## WHAT IS ASKED
Transcribe, exactly as they appear, the line that contains "if obj.type in", the line that contains "imported = [obj", and every line in between, and nothing else.
── DATASET ROWS
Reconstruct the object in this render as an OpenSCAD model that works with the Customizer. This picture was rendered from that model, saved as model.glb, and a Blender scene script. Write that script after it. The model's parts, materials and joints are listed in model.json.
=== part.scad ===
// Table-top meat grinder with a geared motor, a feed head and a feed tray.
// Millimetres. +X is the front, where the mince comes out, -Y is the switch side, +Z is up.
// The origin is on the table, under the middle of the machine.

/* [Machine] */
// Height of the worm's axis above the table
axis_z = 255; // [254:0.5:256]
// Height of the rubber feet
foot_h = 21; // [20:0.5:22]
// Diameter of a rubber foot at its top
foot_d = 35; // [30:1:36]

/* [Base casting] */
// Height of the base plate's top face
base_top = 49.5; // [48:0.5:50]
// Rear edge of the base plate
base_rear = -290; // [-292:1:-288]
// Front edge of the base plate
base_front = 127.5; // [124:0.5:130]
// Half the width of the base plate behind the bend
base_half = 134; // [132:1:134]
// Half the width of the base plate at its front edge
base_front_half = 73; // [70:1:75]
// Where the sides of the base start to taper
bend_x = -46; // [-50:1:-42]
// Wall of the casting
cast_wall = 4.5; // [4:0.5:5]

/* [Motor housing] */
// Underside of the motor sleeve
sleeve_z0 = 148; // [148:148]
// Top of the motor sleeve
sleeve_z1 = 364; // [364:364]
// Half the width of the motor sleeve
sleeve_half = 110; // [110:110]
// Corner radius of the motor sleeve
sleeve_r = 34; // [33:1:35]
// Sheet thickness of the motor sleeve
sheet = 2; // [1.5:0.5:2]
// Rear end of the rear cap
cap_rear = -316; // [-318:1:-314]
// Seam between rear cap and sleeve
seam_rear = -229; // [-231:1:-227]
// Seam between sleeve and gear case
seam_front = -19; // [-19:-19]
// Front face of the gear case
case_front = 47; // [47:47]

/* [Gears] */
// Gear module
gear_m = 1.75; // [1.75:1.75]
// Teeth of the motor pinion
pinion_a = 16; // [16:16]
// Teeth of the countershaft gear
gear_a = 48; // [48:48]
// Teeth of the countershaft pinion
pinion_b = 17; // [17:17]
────
── DATASET ROWS
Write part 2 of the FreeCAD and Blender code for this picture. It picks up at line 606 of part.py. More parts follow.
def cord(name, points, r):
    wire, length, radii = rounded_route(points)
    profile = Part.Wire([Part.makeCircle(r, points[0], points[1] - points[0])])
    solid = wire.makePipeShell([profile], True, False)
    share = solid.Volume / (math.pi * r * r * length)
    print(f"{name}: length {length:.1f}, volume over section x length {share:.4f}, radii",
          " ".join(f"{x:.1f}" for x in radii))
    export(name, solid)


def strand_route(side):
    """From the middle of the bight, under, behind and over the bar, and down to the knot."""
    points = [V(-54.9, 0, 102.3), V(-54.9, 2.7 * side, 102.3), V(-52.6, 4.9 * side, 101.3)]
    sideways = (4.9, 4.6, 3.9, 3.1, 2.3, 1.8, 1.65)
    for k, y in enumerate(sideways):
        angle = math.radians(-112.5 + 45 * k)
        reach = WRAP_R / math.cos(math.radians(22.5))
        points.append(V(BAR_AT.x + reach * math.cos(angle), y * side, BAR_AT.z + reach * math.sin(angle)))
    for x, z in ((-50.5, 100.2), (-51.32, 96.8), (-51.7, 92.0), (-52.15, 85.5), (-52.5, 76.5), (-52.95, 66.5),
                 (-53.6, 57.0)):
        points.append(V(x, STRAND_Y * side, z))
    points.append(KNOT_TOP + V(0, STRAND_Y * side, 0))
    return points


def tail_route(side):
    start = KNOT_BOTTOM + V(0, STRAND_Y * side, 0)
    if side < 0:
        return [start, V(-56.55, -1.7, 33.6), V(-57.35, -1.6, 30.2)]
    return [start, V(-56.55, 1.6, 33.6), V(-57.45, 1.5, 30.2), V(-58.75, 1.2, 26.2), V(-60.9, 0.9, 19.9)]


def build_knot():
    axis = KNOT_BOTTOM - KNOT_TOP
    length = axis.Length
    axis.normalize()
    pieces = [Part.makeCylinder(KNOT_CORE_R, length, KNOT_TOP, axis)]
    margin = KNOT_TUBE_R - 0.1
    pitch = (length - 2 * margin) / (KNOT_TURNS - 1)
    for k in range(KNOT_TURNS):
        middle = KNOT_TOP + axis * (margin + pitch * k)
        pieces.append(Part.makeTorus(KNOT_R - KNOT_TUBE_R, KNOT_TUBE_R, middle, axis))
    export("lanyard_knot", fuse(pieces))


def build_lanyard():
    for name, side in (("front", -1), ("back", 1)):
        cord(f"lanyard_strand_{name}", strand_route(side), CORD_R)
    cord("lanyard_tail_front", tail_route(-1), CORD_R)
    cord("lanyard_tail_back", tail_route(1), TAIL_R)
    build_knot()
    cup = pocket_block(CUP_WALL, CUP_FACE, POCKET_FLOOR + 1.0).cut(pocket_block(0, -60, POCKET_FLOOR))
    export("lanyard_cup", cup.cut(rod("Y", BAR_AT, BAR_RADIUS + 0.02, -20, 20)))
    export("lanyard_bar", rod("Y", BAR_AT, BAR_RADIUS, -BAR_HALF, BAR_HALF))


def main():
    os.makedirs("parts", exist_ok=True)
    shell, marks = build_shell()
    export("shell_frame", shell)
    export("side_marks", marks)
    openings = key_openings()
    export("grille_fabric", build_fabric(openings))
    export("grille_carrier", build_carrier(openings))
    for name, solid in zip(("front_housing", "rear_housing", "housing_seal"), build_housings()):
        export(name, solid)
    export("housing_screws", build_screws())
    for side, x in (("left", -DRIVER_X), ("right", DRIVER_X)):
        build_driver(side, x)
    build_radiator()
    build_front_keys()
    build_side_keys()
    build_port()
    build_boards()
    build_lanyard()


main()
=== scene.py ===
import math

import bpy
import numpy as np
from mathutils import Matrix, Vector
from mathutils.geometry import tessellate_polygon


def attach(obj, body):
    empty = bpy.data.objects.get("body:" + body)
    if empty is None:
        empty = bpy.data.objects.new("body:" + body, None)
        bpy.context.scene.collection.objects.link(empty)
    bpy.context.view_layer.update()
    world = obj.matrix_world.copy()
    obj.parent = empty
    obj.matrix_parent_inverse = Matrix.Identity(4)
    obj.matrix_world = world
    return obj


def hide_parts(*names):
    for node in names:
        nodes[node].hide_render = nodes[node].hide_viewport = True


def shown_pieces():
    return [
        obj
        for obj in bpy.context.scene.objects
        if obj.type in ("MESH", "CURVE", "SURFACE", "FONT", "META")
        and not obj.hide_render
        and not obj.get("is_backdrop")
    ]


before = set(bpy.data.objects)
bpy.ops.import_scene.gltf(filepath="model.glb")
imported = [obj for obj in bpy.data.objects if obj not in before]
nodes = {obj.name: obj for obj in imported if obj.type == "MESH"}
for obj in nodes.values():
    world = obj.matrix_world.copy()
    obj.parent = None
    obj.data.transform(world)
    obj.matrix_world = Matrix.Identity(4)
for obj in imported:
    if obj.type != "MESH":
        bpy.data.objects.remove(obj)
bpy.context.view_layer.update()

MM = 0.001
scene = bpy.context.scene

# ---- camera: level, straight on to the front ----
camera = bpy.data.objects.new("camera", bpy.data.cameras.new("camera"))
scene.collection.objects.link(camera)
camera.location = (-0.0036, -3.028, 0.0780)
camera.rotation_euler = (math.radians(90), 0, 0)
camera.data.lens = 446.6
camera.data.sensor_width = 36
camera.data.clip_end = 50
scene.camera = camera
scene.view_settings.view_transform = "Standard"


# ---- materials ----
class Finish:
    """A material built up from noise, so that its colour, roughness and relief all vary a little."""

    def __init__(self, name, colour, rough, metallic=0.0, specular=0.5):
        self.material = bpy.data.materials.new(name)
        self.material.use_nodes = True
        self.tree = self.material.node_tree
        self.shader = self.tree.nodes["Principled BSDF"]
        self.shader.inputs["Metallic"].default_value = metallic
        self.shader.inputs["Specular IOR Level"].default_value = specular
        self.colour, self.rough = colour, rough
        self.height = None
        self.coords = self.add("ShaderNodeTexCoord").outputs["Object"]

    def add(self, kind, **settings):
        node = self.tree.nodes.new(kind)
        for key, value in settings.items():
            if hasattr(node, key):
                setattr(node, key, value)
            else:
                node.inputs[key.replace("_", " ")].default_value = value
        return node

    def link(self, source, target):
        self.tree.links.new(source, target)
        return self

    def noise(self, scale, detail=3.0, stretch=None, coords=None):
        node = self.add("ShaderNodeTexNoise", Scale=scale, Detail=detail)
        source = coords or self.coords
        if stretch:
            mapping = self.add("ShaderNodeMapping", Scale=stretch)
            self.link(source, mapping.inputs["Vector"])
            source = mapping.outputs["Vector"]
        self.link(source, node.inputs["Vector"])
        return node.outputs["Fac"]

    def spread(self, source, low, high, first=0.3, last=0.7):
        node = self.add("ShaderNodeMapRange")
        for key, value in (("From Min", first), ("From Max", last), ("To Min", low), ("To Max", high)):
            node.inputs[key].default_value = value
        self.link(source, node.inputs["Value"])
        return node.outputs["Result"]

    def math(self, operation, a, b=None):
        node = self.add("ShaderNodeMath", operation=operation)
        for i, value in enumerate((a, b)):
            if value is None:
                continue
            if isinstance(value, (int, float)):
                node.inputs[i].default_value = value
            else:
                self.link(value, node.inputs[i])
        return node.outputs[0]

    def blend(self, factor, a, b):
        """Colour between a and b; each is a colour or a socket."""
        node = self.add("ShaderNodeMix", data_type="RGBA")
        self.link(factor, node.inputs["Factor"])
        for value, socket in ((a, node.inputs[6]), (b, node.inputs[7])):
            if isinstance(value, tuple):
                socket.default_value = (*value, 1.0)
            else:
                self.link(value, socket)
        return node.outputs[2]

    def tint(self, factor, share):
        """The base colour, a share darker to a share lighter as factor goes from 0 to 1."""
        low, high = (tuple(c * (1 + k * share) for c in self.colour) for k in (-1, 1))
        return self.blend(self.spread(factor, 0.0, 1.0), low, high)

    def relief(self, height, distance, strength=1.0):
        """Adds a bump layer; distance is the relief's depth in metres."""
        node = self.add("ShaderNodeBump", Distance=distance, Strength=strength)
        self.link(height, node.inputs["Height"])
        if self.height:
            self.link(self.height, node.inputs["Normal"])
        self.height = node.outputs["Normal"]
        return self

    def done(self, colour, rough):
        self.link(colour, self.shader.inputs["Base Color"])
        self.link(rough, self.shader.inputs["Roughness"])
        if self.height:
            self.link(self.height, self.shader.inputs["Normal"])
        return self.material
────
## FINAL RESULT
        if obj.type in ("MESH", "CURVE", "SURFACE", "FONT", "META")
        and not obj.hide_render
        and not obj.get("is_backdrop")
    ]


before = set(bpy.data.objects)
bpy.ops.import_scene.gltf(filepath="model.glb")
imported = [obj for obj in bpy.data.objects if obj not in before]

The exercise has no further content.